Further, because all of the actions are interdependent, a single change (such as a moved VM) can invalidate the entire action plan. This change could happen while the analytics are executing (a process that often takes hours because of the computational intensity of the algorithm) or even while the action plan itself is executing. This is further exacerbated by the fact that there is no way to determine in advance if any invalidating change has occurred before attempting to execute the action plan. As a result, any attempt to execute a produced action plan in dynamically changing infrastructure is unreliable.
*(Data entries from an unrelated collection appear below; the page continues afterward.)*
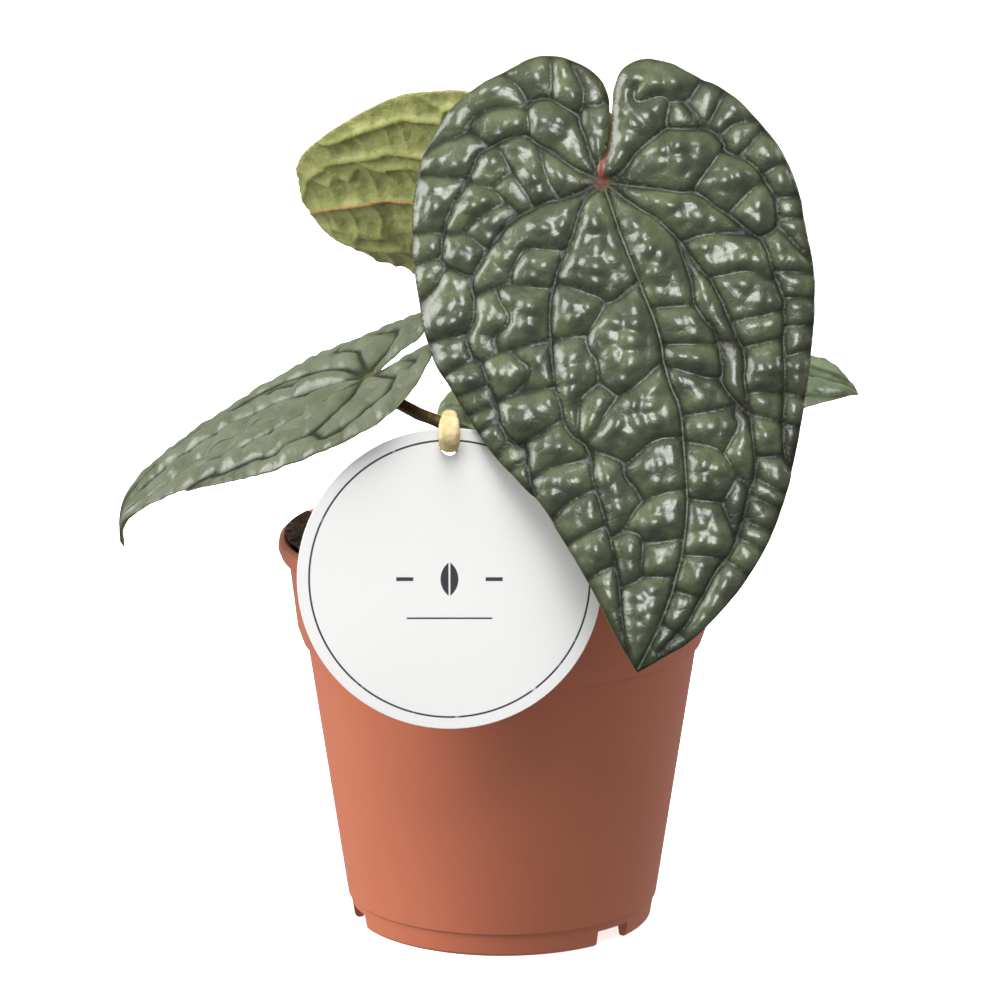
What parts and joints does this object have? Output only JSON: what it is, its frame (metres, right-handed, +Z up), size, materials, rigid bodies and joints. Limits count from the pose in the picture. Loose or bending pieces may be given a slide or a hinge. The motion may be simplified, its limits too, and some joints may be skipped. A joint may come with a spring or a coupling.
{
  "type": "potted anthurium luxurians",
  "caption": "Young potted aroid with quilted heart-shaped leaves on slim stalks, in a tapered terracotta-coloured plastic nursery pot, with a round card tag tied to a stalk.",
  "frame": {"origin": "under the middle of the plant's spread, level with the bottom of the pot's foot; the pot's axis stands 2.7 mm to +X and 10.6 mm to -Y of it", "axes": "+Z up along the pot's axis, the large front leaf and the tag face -Y, +X to the viewer's right"},
  "size_m": [0.1985, 0.1818, 0.2394],
  "materials": {
    "pot_plastic": "satin moulded polypropylene, terracotta coloured",
    "potting_soil": "damp peat and coconut fibre",
    "crown_sheath": "dry papery sheath",
    "mature_leaf": "glossy quilted leaf, dark grey-green",
    "leaf_underside": "satin olive leaf underside",
    "young_leaf": "satin quilted leaf, silvery green",
    "leaf_stalk": "smooth brown leaf stalk",
    "tag_card": "uncoated white card",
    "tag_tie": "matt cream band"
  },
  "bodies": {
    "root": {"pot": "pot_plastic", "soil": "potting_soil", "crown": "crown_sheath", "leaf_front_blade": "mature_leaf", "leaf_front_stalk": "leaf_stalk", "leaf_back_blade": "leaf_underside", "leaf_back_stalk": "leaf_stalk", "leaf_left_blade": "young_leaf", "leaf_left_stalk": "leaf_stalk", "leaf_right_blade": "young_leaf", "leaf_right_stalk": "leaf_stalk", "hang_tag": "tag_card", "tag_tie": "tag_tie"}
  },
  "joints": []
}
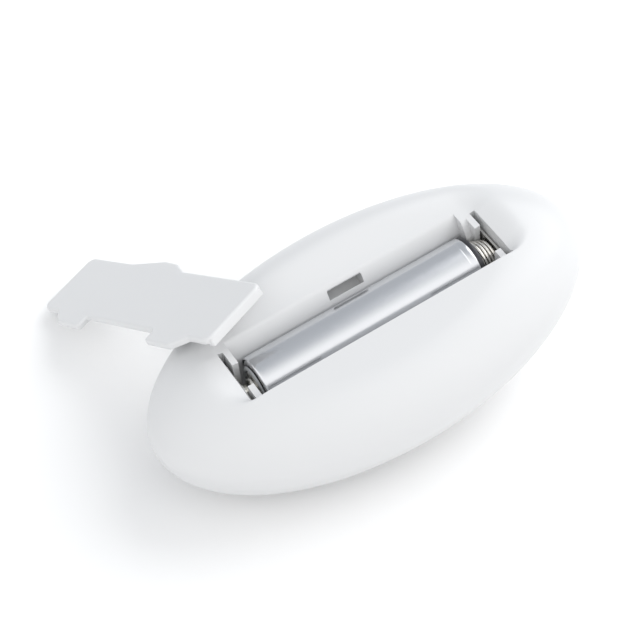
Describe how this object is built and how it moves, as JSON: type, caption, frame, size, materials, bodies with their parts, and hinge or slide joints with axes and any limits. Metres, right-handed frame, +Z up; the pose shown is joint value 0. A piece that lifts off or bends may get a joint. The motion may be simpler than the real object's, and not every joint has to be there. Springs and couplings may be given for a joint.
{
  "type": "bathroom scale display unit",
  "caption": "Oval hand-held wireless display of a digital bathroom scale, lying on its display, battery bay open with one cell fitted and the battery door leaning on its side.",
  "frame": {"origin": "centre of the flat display window, which lies on the table", "axes": "+Z up out of the table, +X along the long axis of the oval housing towards the cell's flat end, +Y towards the side that the door leans on"},
  "size_m": [0.0828, 0.0744, 0.0331],
  "materials": {
    "shell": "white, satin gloss",
    "door": "white, satin",
    "lens": "clear moulded window",
    "mask": "printed black film",
    "lcd": "grey-green liquid crystal glass",
    "reflector": "white film",
    "frame": "white moulding",
    "zebra": "striped elastomer",
    "board": "green solder mask",
    "screw": "zinc plated",
    "chip": "black epoxy or plastic",
    "shield": "tin plated",
    "antenna": "copper wire",
    "button": "grey rubber",
    "contact": "nickel plated",
    "spring": "nickel plated wire",
    "red_lead": "insulated lead",
    "black_lead": "insulated lead",
    "can": "bare steel can",
    "sleeve": "silver printed sleeve",
    "seal": "grey seal",
    "rim": "dark bare rim"
  },
  "bodies": {
    "housing": {"back_shell": "shell", "front_cover": "shell", "display_lens": "lens", "lens_mask": "mask", "lcd_panel": "lcd", "lcd_reflector": "reflector", "lcd_frame": "frame", "zebra_strip_1": "zebra", "zebra_strip_2": "zebra", "circuit_board": "board", "board_screw_1": "screw", "board_screw_2": "screw", "board_screw_3": "screw", "board_screw_4": "screw", "controller_chip": "chip", "radio_shield": "shield", "crystal_can": "shield", "buzzer": "chip", "capacitor_1": "chip", "capacitor_2": "chip", "resistor_1": "chip", "resistor_2": "chip", "resistor_3": "chip", "resistor_4": "chip", "antenna": "antenna", "button_switch_1": "chip", "button_switch_2": "chip", "positive_plate": "contact", "negative_plate": "contact", "negative_spring": "spring", "red_wire": "red_lead", "black_wire": "black_lead"},
    "battery": {"battery_can": "can", "battery_sleeve": "sleeve", "battery_terminal": "can", "battery_seal": "seal", "battery_rim": "rim"},
    "door": {"battery_door": "door"},
    "key_left": {"button_1": "button"},
    "key_right": {"button_2": "button"}
  },
  "joints": [
    {"name": "battery_lift", "type": "slide", "parent": "housing", "child": "battery", "axis": [-0.1352, -0.0889, 0.9868], "range_m": [0, 0.03]},
    {"name": "door_lift", "type": "slide", "parent": "housing", "child": "door", "axis": [0, 0, 1], "range_m": [0, 0.05]},
    {"name": "left_key_press", "type": "slide", "parent": "housing", "child": "key_left", "axis": [0, 0, 1], "range_m": [0, 0.0006], "stiffness_N_per_m": 150, "springref_m": -0.0003},
    {"name": "right_key_press", "type": "slide", "parent": "housing", "child": "key_right", "axis": [0, 0, 1], "range_m": [0, 0.0006], "stiffness_N_per_m": 150, "springref_m": -0.0003}
  ]
}
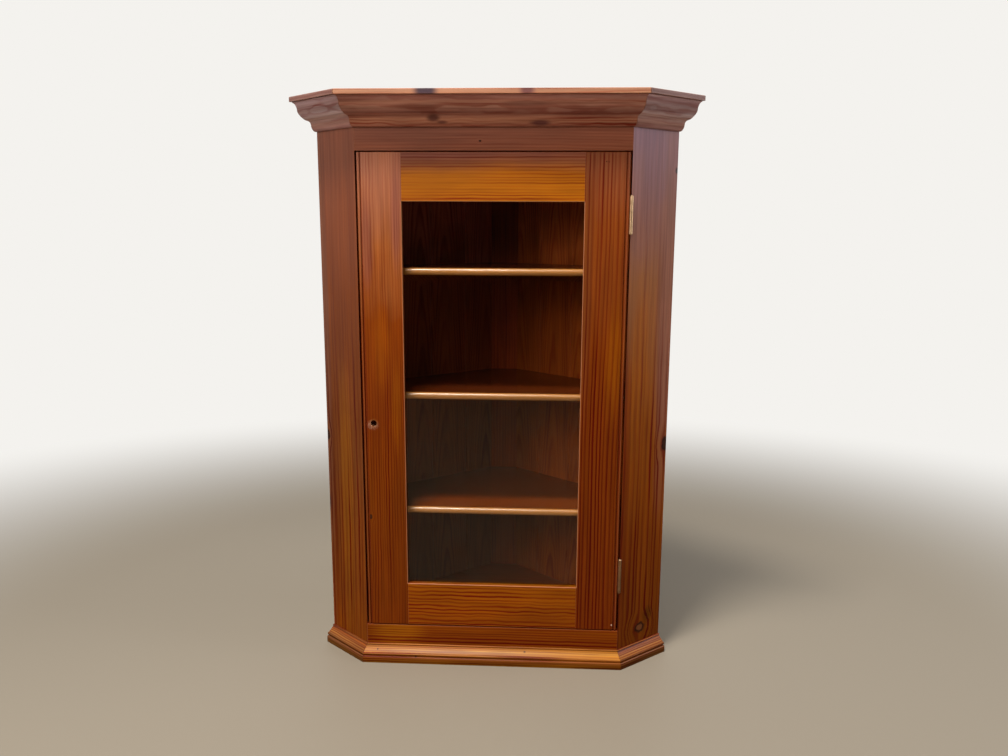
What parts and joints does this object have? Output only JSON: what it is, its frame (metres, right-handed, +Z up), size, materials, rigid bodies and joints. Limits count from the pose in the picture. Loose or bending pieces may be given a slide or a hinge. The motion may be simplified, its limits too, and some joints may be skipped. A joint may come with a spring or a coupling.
{
  "type": "corner cupboard",
  "caption": "Wooden corner cupboard with canted sides, one hinged glazed door, three shelves, boarded back, mitred cornice and base moulding.",
  "frame": {"origin": "middle of the cupboard's width and depth, on the surface it stands on", "axes": "+Z up, +Y from the door towards the corner of the room, +X to the right of someone facing the door"},
  "size_m": [0.751, 0.452, 1.073],
  "materials": {
    "side_pine": "satin varnished reddish brown pine, upright grain",
    "rail_pine": "satin varnished brown pine, level grain",
    "stile_pine": "satin varnished reddish pine, strong upright grain",
    "door_rail_pine": "satin varnished golden pine, level grain",
    "moulding_pine": "satin varnished brown pine moulding",
    "cap_pine": "worn pale orange pine edge",
    "inside_pine": "thinly varnished dark pine",
    "shelf_pine": "varnished pine with a pale worn nose",
    "brass": "lacquered pressed brass",
    "clear_glass": "clear window glass"
  },
  "bodies": {
    "carcass": {"return_left": "side_pine", "return_right": "side_pine", "frieze_rail": "rail_pine", "bottom_rail": "rail_pine", "door_stop": "rail_pine", "top_board": "inside_pine", "bottom_board": "inside_pine", "corner_board": "inside_pine", "back_board_left_1": "inside_pine", "back_board_left_2": "inside_pine", "back_board_left_3": "inside_pine", "back_board_left_4": "inside_pine", "back_board_left_5": "inside_pine", "back_board_right_1": "inside_pine", "back_board_right_2": "inside_pine", "back_board_right_3": "inside_pine", "back_board_right_4": "inside_pine", "back_board_right_5": "inside_pine", "shelf_lower": "shelf_pine", "cleat_lower_left": "inside_pine", "cleat_lower_right": "inside_pine", "shelf_middle": "shelf_pine", "cleat_middle_left": "inside_pine", "cleat_middle_right": "inside_pine", "shelf_upper": "shelf_pine", "cleat_upper_left": "inside_pine", "cleat_upper_right": "inside_pine", "cornice_left": "moulding_pine", "cornice_cap_left": "cap_pine", "base_moulding_left": "moulding_pine", "cornice_front": "moulding_pine", "cornice_cap_front": "cap_pine", "base_moulding_front": "moulding_pine", "cornice_right": "moulding_pine", "cornice_cap_right": "cap_pine", "base_moulding_right": "moulding_pine", "hinge_upper_frame_leaf": "brass", "hinge_upper_pin": "brass", "hinge_upper_frame_screw_top": "brass", "hinge_upper_frame_screw_bottom": "brass", "hinge_lower_frame_leaf": "brass", "hinge_lower_pin": "brass", "hinge_lower_frame_screw_top": "brass", "hinge_lower_frame_screw_bottom": "brass"},
    "door": {"door_stile_left": "stile_pine", "door_stile_right": "stile_pine", "door_rail_top": "door_rail_pine", "door_rail_bottom": "door_rail_pine", "door_glass": "clear_glass", "glazing_bead_bottom": "door_rail_pine", "glazing_bead_right": "door_rail_pine", "glazing_bead_top": "door_rail_pine", "glazing_bead_left": "door_rail_pine", "hinge_upper_door_leaf": "brass", "hinge_upper_door_screw_top": "brass", "hinge_upper_door_screw_bottom": "brass", "hinge_lower_door_leaf": "brass", "hinge_lower_door_screw_top": "brass", "hinge_lower_door_screw_bottom": "brass"}
  },
  "joints": [
    {"name": "door_hinge", "type": "hinge", "parent": "carcass", "child": "door", "pos_m": [0.2475, -0.17468, 0.52675], "axis": [0, 0, 1], "range_deg": [0, 135]}
  ]
}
Finally, batch capacity management based on historical analysis is completely inappropriate for cloud native workloads. Increasingly applications are being architected to scale horizontally using microservices deployed in containers. These container-based microservices are continually created and destroyed in real time based on application demand – as a result there is insufficient historical data to perform batch capacity analysis. Traditional batch capacity management is completely inappropriate for cloud native workloads, which means they face obsolescence in the near future. In fact, cloud native workloads can only be managed by a real-time control system.
As we have seen, capacity management tools are inappropriate for assuring application performance because they cannot execute in real time, cannot handle unpredictable demand, do not scale, produce fundamentally unreliable action plans, and are entirely inappropriate for cloud native workloads.
What is needed to assure application performance in the modern data center is a real-time control system that solves the intelligent workload management problem that was left out of the design of the software-defined data center with the advent of virtualization.